WRITTEN TASK: In the records below, find each line with the word "body" and copy it.

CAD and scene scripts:
-- -- --

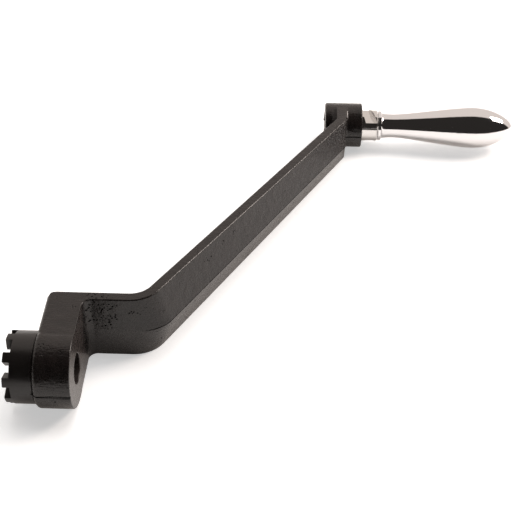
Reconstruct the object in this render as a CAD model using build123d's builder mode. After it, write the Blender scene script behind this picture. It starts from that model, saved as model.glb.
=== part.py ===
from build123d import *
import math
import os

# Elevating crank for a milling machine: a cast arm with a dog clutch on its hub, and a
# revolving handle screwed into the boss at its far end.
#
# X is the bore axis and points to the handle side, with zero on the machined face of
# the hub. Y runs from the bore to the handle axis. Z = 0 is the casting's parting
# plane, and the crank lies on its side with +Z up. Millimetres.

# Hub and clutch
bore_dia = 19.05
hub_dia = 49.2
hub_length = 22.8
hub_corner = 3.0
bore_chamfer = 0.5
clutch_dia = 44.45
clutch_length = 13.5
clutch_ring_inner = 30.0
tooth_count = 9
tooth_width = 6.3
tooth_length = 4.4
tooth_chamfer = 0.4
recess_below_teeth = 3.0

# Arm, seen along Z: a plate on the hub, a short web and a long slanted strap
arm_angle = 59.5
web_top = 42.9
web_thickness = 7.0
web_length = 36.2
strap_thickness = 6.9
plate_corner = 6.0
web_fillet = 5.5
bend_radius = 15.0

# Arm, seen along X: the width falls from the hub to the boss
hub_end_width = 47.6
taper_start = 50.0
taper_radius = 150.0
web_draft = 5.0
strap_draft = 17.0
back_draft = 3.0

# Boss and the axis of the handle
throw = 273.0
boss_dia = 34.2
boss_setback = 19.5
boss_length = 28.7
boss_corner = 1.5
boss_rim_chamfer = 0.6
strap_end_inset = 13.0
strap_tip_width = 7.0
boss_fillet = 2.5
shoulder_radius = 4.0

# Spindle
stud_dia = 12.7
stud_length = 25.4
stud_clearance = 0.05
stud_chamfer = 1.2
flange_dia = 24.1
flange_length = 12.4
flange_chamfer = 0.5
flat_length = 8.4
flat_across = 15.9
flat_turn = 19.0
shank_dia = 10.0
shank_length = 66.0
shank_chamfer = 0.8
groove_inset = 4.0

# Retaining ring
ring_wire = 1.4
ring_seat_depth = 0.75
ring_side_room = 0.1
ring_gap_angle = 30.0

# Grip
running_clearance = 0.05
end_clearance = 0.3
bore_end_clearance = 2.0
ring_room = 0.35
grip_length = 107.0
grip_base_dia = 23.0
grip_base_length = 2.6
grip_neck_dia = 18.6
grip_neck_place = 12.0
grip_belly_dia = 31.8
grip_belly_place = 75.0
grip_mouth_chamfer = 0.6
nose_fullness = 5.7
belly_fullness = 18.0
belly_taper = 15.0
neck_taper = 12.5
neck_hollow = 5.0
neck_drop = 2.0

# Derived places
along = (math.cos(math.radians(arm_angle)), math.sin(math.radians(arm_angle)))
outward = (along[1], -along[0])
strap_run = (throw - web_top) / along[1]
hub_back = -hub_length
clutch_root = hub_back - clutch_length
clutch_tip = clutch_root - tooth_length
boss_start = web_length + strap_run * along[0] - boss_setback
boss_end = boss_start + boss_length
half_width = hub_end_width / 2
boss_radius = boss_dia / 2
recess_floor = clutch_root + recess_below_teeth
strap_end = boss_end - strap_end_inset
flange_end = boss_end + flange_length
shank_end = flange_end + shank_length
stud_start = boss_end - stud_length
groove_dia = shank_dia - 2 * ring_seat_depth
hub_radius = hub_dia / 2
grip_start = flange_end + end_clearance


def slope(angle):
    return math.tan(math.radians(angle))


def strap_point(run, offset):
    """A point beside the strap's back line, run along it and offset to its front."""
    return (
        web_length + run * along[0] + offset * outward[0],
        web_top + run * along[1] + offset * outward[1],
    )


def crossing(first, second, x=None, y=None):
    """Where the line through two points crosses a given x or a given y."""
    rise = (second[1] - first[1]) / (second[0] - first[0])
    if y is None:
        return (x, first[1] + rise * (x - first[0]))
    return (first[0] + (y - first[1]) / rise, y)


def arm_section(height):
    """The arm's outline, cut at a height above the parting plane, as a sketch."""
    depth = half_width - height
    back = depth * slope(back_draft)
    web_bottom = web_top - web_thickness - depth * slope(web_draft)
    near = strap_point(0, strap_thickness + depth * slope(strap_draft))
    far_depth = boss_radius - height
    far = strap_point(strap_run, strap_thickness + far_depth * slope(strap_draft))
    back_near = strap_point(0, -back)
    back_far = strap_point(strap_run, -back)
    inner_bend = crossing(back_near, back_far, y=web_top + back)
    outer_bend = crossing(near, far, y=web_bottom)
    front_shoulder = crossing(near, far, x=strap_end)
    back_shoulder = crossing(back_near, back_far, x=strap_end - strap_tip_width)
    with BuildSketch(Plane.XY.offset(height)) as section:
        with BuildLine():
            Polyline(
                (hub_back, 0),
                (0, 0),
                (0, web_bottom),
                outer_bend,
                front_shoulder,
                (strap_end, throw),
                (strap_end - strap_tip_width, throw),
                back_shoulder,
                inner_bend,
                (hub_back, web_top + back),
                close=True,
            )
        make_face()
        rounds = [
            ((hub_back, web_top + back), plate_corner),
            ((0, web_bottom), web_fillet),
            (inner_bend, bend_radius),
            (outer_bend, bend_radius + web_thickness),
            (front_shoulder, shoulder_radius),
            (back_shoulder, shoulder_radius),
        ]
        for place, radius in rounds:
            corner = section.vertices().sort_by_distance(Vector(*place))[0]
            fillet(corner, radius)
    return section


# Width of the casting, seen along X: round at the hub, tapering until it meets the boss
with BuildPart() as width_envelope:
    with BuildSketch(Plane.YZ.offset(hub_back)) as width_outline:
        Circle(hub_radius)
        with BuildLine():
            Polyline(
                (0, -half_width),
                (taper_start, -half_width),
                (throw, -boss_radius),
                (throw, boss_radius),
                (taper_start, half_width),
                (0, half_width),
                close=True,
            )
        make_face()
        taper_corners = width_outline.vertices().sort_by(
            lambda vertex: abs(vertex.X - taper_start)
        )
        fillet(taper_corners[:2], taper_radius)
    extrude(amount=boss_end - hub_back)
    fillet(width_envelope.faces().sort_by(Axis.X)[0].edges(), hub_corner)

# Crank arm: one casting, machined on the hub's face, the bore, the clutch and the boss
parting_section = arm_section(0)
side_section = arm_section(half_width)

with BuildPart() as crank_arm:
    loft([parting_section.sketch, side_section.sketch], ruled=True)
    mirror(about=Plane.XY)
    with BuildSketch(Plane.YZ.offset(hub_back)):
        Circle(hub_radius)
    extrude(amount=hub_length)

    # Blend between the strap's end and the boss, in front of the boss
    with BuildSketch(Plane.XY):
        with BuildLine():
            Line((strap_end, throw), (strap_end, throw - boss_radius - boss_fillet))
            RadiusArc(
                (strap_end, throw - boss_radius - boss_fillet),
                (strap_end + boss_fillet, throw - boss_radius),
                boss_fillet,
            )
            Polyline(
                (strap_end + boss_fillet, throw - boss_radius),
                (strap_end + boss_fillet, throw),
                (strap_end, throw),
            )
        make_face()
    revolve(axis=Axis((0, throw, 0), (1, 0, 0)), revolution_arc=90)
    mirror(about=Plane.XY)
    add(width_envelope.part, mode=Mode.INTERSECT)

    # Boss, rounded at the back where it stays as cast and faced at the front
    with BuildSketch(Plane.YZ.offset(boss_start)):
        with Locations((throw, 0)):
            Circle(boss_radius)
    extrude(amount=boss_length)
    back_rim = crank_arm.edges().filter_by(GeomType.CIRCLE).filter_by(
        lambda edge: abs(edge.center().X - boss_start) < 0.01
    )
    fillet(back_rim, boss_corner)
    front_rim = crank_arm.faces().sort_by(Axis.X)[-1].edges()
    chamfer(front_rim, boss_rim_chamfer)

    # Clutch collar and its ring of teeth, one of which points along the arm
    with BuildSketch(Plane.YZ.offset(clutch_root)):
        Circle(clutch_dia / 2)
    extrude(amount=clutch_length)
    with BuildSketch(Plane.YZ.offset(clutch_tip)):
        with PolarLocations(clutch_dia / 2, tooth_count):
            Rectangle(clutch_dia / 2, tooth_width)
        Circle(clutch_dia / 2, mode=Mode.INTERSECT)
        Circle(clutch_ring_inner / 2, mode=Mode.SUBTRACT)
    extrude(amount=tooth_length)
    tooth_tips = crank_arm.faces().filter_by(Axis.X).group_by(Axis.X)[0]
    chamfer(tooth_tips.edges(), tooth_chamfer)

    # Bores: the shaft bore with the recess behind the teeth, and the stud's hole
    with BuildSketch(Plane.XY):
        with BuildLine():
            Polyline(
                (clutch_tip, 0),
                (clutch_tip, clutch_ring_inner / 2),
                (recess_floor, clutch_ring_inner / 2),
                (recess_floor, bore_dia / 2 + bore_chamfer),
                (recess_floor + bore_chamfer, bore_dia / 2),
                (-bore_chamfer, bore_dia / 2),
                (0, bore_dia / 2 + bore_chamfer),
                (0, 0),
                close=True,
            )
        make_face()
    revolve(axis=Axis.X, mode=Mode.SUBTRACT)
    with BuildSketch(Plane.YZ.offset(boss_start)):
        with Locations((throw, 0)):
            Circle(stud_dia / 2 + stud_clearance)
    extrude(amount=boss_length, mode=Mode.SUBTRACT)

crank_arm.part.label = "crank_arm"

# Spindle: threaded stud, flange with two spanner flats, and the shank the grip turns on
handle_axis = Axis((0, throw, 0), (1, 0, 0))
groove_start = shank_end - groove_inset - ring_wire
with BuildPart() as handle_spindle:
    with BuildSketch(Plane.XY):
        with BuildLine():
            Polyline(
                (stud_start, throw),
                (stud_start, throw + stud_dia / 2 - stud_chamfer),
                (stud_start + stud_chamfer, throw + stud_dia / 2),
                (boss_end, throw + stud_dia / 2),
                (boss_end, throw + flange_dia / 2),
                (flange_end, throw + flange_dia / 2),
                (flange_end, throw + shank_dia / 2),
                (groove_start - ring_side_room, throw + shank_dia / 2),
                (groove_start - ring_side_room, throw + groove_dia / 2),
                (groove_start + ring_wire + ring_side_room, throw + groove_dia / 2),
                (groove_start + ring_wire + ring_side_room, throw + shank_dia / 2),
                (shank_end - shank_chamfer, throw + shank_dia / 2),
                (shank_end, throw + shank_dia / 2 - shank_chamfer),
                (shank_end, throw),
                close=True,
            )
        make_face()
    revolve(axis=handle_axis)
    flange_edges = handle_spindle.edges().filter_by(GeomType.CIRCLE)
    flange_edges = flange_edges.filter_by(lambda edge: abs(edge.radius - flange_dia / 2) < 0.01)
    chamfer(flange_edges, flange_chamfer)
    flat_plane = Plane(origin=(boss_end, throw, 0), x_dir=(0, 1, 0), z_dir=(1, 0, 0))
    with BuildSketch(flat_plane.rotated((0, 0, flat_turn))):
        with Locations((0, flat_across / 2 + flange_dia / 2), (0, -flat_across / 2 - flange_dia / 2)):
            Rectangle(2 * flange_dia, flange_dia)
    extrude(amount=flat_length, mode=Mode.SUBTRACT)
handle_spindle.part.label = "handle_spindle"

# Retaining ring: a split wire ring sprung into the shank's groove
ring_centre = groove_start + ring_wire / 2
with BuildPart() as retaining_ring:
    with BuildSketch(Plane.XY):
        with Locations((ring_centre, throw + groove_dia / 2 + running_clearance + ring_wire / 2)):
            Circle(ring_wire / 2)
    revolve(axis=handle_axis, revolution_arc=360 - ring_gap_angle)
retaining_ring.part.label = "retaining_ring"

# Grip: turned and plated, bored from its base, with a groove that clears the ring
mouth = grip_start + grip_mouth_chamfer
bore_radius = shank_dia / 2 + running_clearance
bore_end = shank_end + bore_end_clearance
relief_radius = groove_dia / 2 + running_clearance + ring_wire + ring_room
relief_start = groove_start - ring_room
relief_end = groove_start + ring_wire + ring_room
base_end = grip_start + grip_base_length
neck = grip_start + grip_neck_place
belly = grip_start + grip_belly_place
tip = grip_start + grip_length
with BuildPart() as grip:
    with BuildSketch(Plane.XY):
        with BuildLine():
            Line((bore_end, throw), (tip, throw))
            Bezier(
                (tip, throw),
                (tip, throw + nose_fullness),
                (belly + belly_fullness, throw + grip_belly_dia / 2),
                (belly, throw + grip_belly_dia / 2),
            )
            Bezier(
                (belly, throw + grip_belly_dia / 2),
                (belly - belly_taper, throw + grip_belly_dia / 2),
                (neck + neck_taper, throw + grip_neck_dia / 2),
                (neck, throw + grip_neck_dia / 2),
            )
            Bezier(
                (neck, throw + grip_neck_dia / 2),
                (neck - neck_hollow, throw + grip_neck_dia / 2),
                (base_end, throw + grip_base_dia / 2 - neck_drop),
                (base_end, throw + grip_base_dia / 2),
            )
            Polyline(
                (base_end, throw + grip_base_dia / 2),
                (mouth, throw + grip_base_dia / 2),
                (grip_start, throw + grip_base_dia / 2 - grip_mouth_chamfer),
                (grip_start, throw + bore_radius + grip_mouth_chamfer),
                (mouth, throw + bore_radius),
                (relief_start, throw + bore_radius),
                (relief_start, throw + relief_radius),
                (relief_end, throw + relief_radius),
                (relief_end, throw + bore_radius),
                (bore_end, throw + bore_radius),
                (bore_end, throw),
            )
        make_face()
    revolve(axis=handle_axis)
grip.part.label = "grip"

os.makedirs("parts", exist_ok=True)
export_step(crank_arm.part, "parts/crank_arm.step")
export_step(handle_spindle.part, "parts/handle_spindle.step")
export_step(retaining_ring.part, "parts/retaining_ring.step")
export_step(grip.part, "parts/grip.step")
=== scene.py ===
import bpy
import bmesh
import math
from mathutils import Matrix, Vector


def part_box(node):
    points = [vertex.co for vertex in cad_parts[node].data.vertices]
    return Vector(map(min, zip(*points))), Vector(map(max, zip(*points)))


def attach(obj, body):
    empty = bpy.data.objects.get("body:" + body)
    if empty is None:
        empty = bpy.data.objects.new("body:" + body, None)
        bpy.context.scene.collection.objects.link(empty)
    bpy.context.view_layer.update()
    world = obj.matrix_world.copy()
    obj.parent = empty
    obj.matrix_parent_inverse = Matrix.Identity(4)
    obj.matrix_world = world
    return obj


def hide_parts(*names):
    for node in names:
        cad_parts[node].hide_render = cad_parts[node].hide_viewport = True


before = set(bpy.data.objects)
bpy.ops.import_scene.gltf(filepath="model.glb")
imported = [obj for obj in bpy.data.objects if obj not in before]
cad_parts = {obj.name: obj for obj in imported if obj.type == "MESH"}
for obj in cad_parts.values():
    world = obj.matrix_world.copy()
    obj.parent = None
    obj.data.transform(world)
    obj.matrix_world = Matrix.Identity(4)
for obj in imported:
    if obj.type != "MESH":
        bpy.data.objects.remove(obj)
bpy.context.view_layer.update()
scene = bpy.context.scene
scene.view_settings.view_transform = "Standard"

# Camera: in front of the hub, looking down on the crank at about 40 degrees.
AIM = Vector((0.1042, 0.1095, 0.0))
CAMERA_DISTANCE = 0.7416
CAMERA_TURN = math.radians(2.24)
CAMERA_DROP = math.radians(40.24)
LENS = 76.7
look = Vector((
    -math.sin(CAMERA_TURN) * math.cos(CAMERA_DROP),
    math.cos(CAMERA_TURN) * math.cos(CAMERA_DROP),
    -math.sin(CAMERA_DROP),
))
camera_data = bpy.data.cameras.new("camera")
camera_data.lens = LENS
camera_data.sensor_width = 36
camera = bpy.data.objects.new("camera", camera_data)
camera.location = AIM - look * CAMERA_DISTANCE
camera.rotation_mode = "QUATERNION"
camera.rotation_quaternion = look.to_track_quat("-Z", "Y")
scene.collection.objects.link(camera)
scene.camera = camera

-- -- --

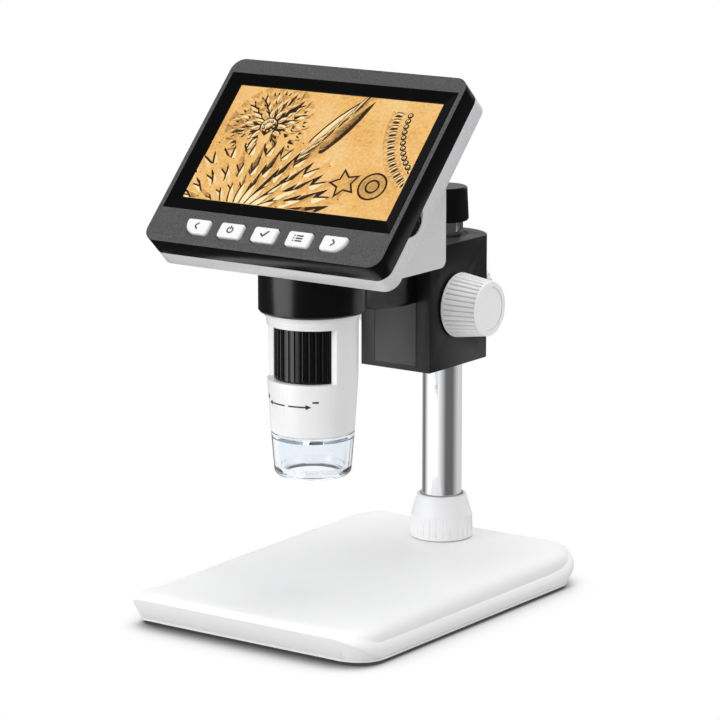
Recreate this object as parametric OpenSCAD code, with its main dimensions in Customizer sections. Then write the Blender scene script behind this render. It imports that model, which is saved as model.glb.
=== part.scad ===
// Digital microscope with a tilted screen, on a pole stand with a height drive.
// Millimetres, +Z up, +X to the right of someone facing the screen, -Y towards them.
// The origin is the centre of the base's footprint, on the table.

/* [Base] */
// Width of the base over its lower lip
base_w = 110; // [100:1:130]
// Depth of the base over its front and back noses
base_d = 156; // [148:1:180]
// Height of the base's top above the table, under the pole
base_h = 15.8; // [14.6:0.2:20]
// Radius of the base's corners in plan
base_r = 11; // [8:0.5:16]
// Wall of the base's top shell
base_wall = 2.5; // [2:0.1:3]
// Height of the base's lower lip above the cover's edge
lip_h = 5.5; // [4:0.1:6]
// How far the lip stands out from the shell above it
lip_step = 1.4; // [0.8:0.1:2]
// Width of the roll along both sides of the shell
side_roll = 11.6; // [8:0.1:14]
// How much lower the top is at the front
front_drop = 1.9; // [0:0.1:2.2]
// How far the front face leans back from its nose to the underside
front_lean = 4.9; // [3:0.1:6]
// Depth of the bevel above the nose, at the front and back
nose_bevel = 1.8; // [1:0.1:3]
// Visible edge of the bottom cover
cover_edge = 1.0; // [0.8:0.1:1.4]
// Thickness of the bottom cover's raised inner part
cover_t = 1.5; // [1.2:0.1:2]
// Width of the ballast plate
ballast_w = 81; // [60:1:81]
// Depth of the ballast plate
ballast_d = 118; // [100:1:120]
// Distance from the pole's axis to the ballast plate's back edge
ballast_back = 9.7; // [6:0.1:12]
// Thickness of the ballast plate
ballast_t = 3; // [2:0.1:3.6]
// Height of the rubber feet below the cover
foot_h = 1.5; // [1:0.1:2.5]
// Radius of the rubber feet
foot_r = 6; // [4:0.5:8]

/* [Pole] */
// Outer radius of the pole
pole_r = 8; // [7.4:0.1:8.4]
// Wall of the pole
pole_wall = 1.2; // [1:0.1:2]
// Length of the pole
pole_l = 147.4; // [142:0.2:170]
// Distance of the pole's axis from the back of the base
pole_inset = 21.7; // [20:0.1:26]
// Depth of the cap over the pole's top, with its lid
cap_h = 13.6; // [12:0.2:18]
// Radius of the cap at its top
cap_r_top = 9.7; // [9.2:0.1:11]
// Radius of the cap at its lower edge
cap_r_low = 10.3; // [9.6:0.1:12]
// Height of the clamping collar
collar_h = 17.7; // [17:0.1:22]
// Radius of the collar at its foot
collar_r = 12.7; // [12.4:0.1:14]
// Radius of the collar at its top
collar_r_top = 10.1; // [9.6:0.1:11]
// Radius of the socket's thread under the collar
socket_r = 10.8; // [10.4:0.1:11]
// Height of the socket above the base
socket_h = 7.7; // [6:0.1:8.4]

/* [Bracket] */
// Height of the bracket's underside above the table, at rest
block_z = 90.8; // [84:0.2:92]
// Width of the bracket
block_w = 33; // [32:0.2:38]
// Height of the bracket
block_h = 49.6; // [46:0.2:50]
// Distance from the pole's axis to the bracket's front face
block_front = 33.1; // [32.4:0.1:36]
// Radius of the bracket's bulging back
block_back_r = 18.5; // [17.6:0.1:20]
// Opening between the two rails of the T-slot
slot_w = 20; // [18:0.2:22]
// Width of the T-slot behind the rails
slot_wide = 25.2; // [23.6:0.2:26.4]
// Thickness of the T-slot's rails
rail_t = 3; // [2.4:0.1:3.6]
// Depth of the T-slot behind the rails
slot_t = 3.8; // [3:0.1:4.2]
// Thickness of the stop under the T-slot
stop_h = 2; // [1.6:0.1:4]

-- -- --

EXERCISE SOLUTION:
def attach(obj, body):
    empty = bpy.data.objects.get("body:" + body)
        empty = bpy.data.objects.new("body:" + body, None)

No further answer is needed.